A ‘media-for-equity’ deal with Seven West Media (ASX:SWM) resulted in a 20-times revenue increase and elevated ART to household brand status.

The five-year deal saw SWM become one of the company’s biggest investors with about an 18% stake before it elected to cash in at the IPO, receiving ~$45million for its stake.

 

Bullish on ART after two quarters of positive free cashflow

ART was somewhat of a market darling when it listed, with the share price closing 60% above the IPO price of 65 cents on day one to $1.05.

However, ART has seen its share price decline from those highs to ~25 cents today.

Hammond nonetheless remains bullish on the company’s long-term prospects as it expands internationally.

After a fluctuating pandemic period, conditions softened in August 2022 and remained subdued throughout 2023.

Like other market platforms, ART was also dealing with job cancellations, often due to parties agreeing to go ‘off platform’ after being introduced.

To combat “task leakage,” the company introduced a cancellation fee on its typical $250 jobs earlier this year, which has seen a 24% drop in cancellations in the March 2024 quarter.

Demand is also picking up, while supply remains high, and prices are increasing with ART in April 2024 announcing its second consecutive quarter of positive free cash flow.

 

Media-for-equity deal in the UK

Furthermore, ART is aiming to replicate its successful SWM deal in the UK, having inked a similar five-year deal with Channel 4.

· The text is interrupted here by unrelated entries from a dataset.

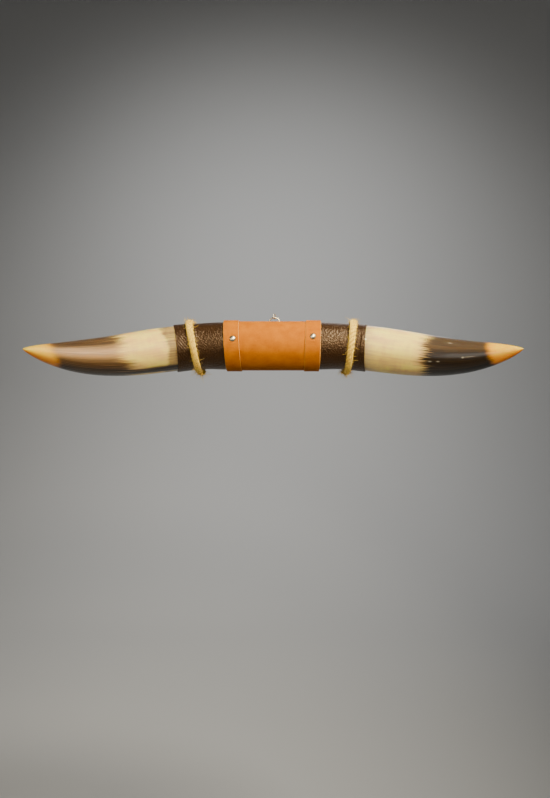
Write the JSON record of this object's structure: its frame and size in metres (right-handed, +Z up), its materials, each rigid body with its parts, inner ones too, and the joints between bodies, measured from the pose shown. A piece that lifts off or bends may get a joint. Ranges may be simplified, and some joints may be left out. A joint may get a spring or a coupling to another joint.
{
  "type": "mounted pair of horns",
  "caption": "Pair of polished cream, brown and black horns curving forward from a leather-wrapped bar with tan straps, studs and rope ties, hung from a small ring.",
  "frame": {"origin": "the point inside the top of the hanging link where a nail holds the object", "axes": "+X along the bar to the viewer's right, +Y from the viewer to the wall, +Z up"},
  "size_m": [0.4578, 0.1016, 0.0688],
  "materials": {
    "horn_left": "polished horn, cream and brown with an amber tip",
    "horn_right": "polished horn, cream and near black with an amber tip",
    "wood": "turned, bare",
    "brown_leather": "pebbled grain, semi-gloss",
    "tan_leather": "smooth, satin",
    "rope": "hairy twisted jute",
    "brass": "bright"
  },
  "bodies": {
    "horn_bar": {"horn_left": "horn_left", "horn_right": "horn_right", "core": "wood", "leather_sleeve": "brown_leather", "centre_panel": "tan_leather", "strap_left": "tan_leather", "strap_right": "tan_leather", "rope_left": "rope", "rope_right": "rope", "stud_front_left": "brass", "stud_front_right": "brass", "stud_back_left": "brass", "stud_back_right": "brass", "edge_tack": "brass", "screw_eye": "brass"},
    "ring": {"hanging_ring": "brass"},
    "link": {"hanging_link": "brass"}
  },
  "joints": [
    {"name": "ring_swing", "type": "hinge", "parent": "horn_bar", "child": "ring", "pos_m": [0, 0, -0.01455], "axis": [1, 0, 0], "range_deg": [-110, 55]},
    {"name": "link_swing", "type": "hinge", "parent": "ring", "child": "link", "pos_m": [0, 0, -0.00315], "axis": [1, 0, 0], "range_deg": [-60, 60]}
  ]
}
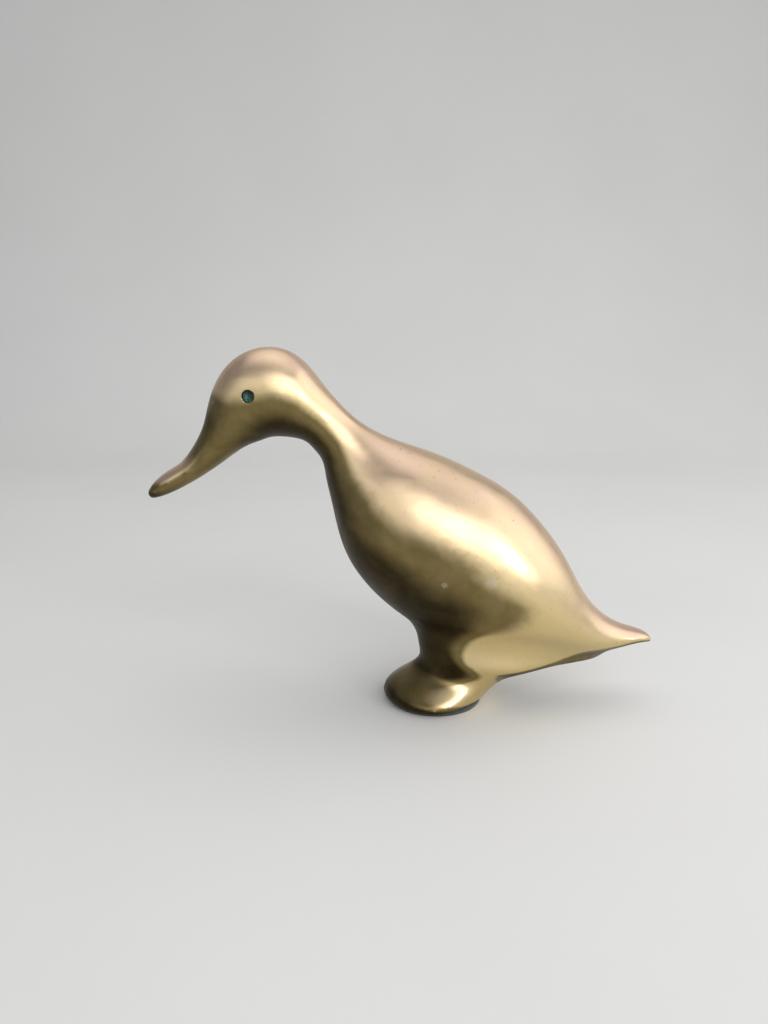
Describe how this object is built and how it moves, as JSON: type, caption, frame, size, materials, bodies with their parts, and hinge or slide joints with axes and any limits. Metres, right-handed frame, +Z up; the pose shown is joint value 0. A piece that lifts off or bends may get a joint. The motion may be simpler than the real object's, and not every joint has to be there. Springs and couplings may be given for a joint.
{
  "type": "brass duck figurine",
  "caption": "Free-standing cast duck figurine with a bowed head, a tapering tail and one round foot, for a shelf or desk.",
  "frame": {"origin": "centre of the overall bounds, on the underside of the felt", "axes": "+Z up, -X towards the bill, +X towards the tail, the halves meet on the plane Y = 0"},
  "size_m": [0.1495, 0.0426, 0.1064],
  "materials": {
    "brass": "satin",
    "braze": "satin",
    "verdigris": "matte",
    "felt": "matte"
  },
  "bodies": {
    "root": {"left_shell": "brass", "right_shell": "brass", "seam_braze": "braze", "register_pins": "brass", "left_eye": "verdigris", "right_eye": "verdigris", "felt_pad": "felt"}
  },
  "joints": []
}
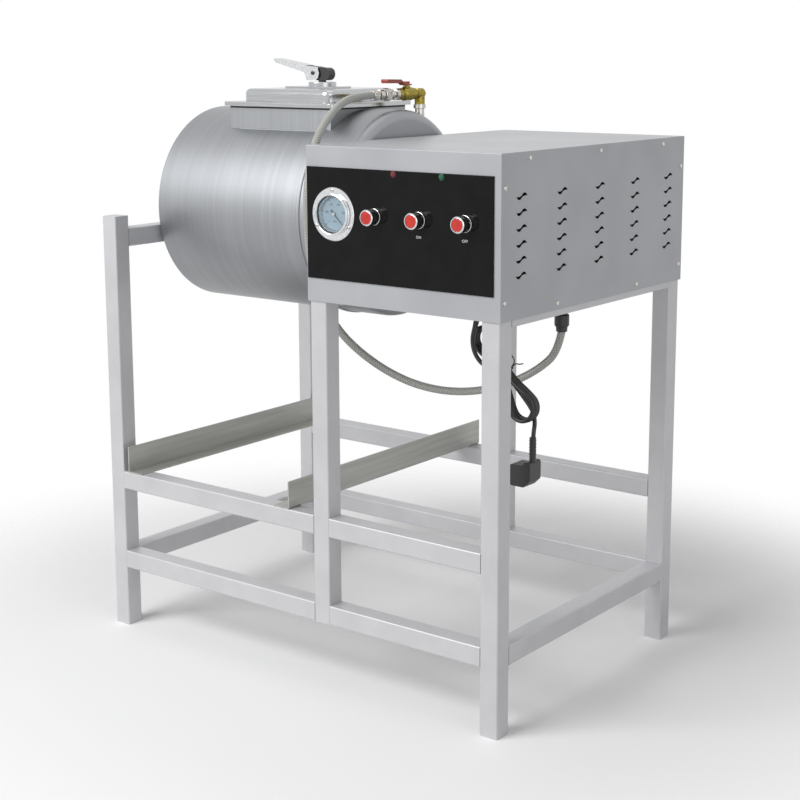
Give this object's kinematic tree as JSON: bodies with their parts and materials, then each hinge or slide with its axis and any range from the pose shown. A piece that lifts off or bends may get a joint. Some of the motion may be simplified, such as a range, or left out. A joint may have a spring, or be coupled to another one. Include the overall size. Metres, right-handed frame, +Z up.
{
  "type": "meat vacuum tumbler",
  "caption": "Horizontal tumbling drum with a lidded feed mouth on a tube stand beside a louvred drive cabinet with a vacuum gauge, push buttons and a suction hose.",
  "frame": {"origin": "on the floor, at the centre of the rectangle of the four legs", "axes": "+X along the drum's axis towards the cabinet, +Y to the rear, +Z up"},
  "size_m": [0.9954, 0.678, 1.199],
  "materials": {
    "frame_paint": "satin silver paint",
    "cabinet_paint": "satin silver paint",
    "slide_steel": "brushed",
    "drum_steel": "brushed round",
    "lid_steel": "polished",
    "shaft_steel": "turned",
    "screw_steel": "bright",
    "cast_grey": "painted cast iron",
    "motor_paint": "enamel",
    "pump_paint": "enamel",
    "seal_rubber": "matt",
    "panel_black": "gloss",
    "chrome": "polished",
    "dial_face": "matt",
    "gauge_glass": "clear",
    "needle_black": "matt",
    "button_red": "gloss",
    "lamp_red": "clear moulding",
    "lamp_green": "clear moulding",
    "clamp_black": "ribbed",
    "brass": "rough cast",
    "grip_red": "dipped",
    "nickel": "plated",
    "hose_pvc": "reinforced, translucent",
    "cord_black": "matt",
    "plug_black": "moulded"
  },
  "bodies": {
    "stand": {"front_left_leg": "frame_paint", "rear_left_leg": "frame_paint", "front_right_leg": "frame_paint", "rear_right_leg": "frame_paint", "front_middle_post": "frame_paint", "rear_middle_post": "frame_paint", "front_lower_rail": "frame_paint", "rear_lower_rail": "frame_paint", "front_mid_rail": "frame_paint", "rear_mid_rail": "frame_paint", "side_lower_rails": "frame_paint", "right_top_rail": "frame_paint", "middle_top_rail": "frame_paint", "bearing_cross_tube": "frame_paint", "cabinet_floor": "cabinet_paint", "cabinet_front": "cabinet_paint", "cabinet_rear": "cabinet_paint", "cabinet_top": "cabinet_paint", "cabinet_left_wall": "cabinet_paint", "louvred_cover": "cabinet_paint", "left_tub_slide": "slide_steel", "right_tub_slide": "slide_steel", "cover_screws": "screw_steel", "bearing_block": "cast_grey", "drive_bearing": "cast_grey", "gear_motor": "motor_paint", "vacuum_pump": "pump_paint", "control_plate": "panel_black", "gauge_case": "chrome", "gauge_dial": "dial_face", "gauge_lens": "gauge_glass", "button_collars": "chrome", "red_lamp": "lamp_red", "green_lamp": "lamp_green", "hose_plug": "nickel", "suction_hose": "hose_pvc", "suction_fitting": "cord_black", "cable_gland": "cord_black", "mains_cord": "cord_black", "cord_hank": "cord_black", "mains_plug": "plug_black"},
    "drum": {"drum_shell": "drum_steel", "drum_ends": "drum_steel", "drum_paddles": "drum_steel", "lid_neck": "drum_steel", "lid_gasket": "seal_rubber", "left_stub_shaft": "shaft_steel", "drive_shaft": "shaft_steel", "valve_standpipe": "nickel", "valve_body": "brass", "coupler_socket": "nickel"},
    "lid": {"lid_cover": "lid_steel", "clamp_head": "clamp_black"},
    "clamp_lever": {"clamp_lever": "lid_steel"},
    "valve_lever": {"valve_lever": "grip_red"},
    "coupler_sleeve": {"coupler_sleeve": "nickel"},
    "vacuum_button": {"vacuum_button": "button_red"},
    "start_button": {"start_button": "button_red"},
    "stop_button": {"stop_button": "button_red"},
    "gauge_needle": {"gauge_needle": "needle_black"}
  },
  "joints": [
    {"name": "drum_spin", "type": "hinge", "parent": "stand", "child": "drum", "pos_m": [-0.2, 0, 0.89], "axis": [1, 0, 0], "continuous": true, "deforming": ["suction_hose", "hose_plug"]},
    {"name": "lid_lift", "type": "slide", "parent": "drum", "child": "lid", "axis": [-0.6, 0, 0.8], "range_m": [0, 0.15]},
    {"name": "clamp_turn", "type": "hinge", "parent": "lid", "child": "clamp_lever", "pos_m": [-0.182, 0, 1.169], "axis": [0, 1, 0], "range_deg": [0, 90]},
    {"name": "valve_turn", "type": "hinge", "parent": "drum", "child": "valve_lever", "pos_m": [0.02, 0.041, 1.128], "axis": [0, 0, -1], "range_deg": [0, 90]},
    {"name": "sleeve_pull", "type": "slide", "parent": "drum", "child": "coupler_sleeve", "axis": [0, 1, 0], "range_m": [0, 0.005], "stiffness_N_per_m": 900, "springref_m": -0.002},
    {"name": "vacuum_press", "type": "slide", "parent": "stand", "child": "vacuum_button", "axis": [0, 1, 0], "range_m": [0, 0.004], "stiffness_N_per_m": 600, "springref_m": -0.001},
    {"name": "start_press", "type": "slide", "parent": "stand", "child": "start_button", "axis": [0, 1, 0], "range_m": [0, 0.004], "stiffness_N_per_m": 600, "springref_m": -0.001},
    {"name": "stop_press", "type": "slide", "parent": "stand", "child": "stop_button", "axis": [0, 1, 0], "range_m": [0, 0.004], "stiffness_N_per_m": 600, "springref_m": -0.001},
    {"name": "gauge_swing", "type": "hinge", "parent": "stand", "child": "gauge_needle", "pos_m": [0.134, -0.3286, 0.922], "axis": [0, -1, 0], "range_deg": [0, 270]}
  ]
}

The deal provides ART with an initial $6.7 million worth of advertising time, granting access to the channel’s 47 million viewers — 78% of the UK population.

In exchange, Channel 4 receives a 25% stake in the Airtasker UK entity (a subsidiary of the listed Airtasker).

The partnership is already yielding results. According to ART’s March 2024 quarter report, there has been a 49% increase on pcp in UK job postings, with UK revenue climbing 30.6% to £574,000 ($1.1 million).

Additionally, ART is exploring partnership opportunities in the US, where it is beginning to establish a presence.

“What we’ve done in the Australian market proves that the model works really well, is highly scalable and that its network effects are actually working,” Hammond says.

“With pretty minimal marketing investment in Australia we are achieving solid revenue growth, so when we invest more marketing into Australia over time it will really have an impact.”

“We’ve consciously decided to use the strong cashflow generated by the highly profitable Australian business to build the international markets.

“If we can build similar networks in these much larger markets, we will be on our way to creating a global brand the scale of AirBNB.”

Hammond says the ART model is built on trust. He says the reputation passport, where someone can only provide a review once they have used that person, works to build trust and creates a significant moat for ART.

“When you post a task to get something done, you typically receive four or five people bidding on it, with each having many reviews indicating the quality of their work and the percentage of times they have followed through and done the work, showing their reliability,” he says.

“This gives you a pretty good feel about whether the person is going to be any good or not, whether they’re local, are diligent and have completed all the tasks required of them in the past.

“I don’t know where else you could go to get this type of information before engaging a handyman, a cleaner, a removalist, someone to do your garden, or someone to entrust with the more idiosyncratic life tasks that we see posted.”

Furthermore, he says ART’s management of the payments, where funds for a job get deposited by a customer and paid to the provider of the work upon completion, also builds trust in the system and serves those doing the work as well.

“Both sides of the marketplace understand, respect and value these features of the platform and I think they make the core business model sound and very effective,” Hammond says.

“Tim is a very talented CEO with a strong team.

“He is a good communicator, smart, energetic, creative, excellent at building trust and partnerships, and a genuinely caring person.

“The combination of a very strong business model, wonderful brand and a great CEO and team sets ART up for huge global success.”

 

This article was developed in collaboration with Airtasker, a Stockhead advertiser at the time of publishing.